Beijing Gold Medalist Hirano Sets Sights on 2026 Olympics
Ayumu Hirano, who thrilled snowboarding fans worldwide with his gutsy twists, turns and ground-breaking moves in the men’s halfpipe competition at the Beijing Winter Olympics, wants to do it all over in 2026.
The halfpipe gold medalist spoke at the Japan National Press Club on Friday, March 18 and told reporters he has every intention of vying for another title at the Milan-Cortina d’Ampezzo Winter Games.
“I’m hoping to challenge myself in new tricks and also go for the next Winter Olympics so long as I can compete,” he was quoted as saying by The Mainichi Shimbun.
The 23-year-old Niigata Prefecture native was the halfpipe silver medalist in 2014 at the Sochi Games and 2018 at the Pyeongchang Games.

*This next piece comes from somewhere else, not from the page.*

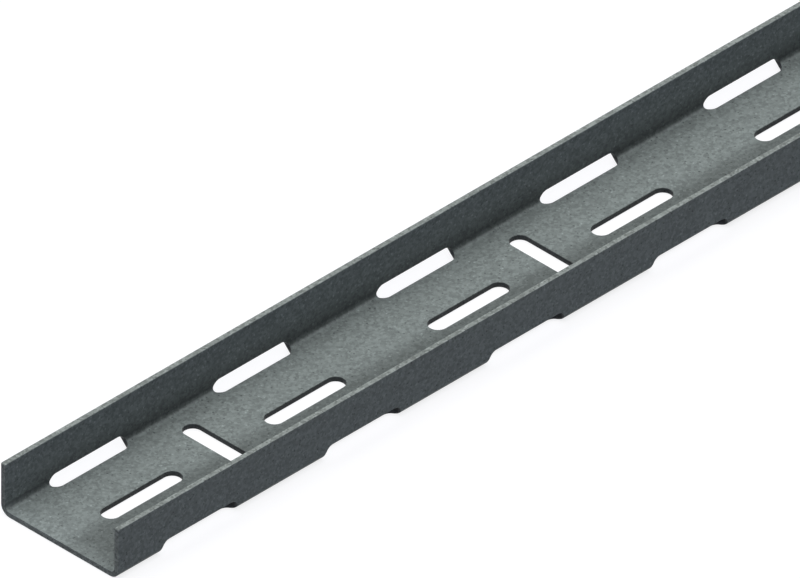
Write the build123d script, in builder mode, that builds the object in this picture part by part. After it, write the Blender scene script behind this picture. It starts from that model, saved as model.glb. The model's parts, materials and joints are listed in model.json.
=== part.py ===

Fukushima Racecourse Temporarily Closed After Earthquake
The 7.3-magnitude earthquake that struck off the coast of Fukushima Prefecture on Wednesday, March 16 caused some damage at Fukushima Racecourse, the Japan Racing Association said in a news release.
Due to the tremor-inflicted damage and concern for public safety, the racecourse closed for the extended holiday weekend of March 19-21, the JRA announced.
In addition, Fukushima Racecourse will be closed on April 9-10 while safety inspections take place.
Quote of the Week
“We have no such plans. So there are no plans to hold a referendum on the Olympics and Paralympics.”
―Sapporo Mayor Katsuhiro Akimoto on the city’s stance on presenting its bid to the International Olympic Committee to host the 2030 Winter Olympics and Paralympics without seeking public feedback. Sapporo hosted the 1972 Winter Games.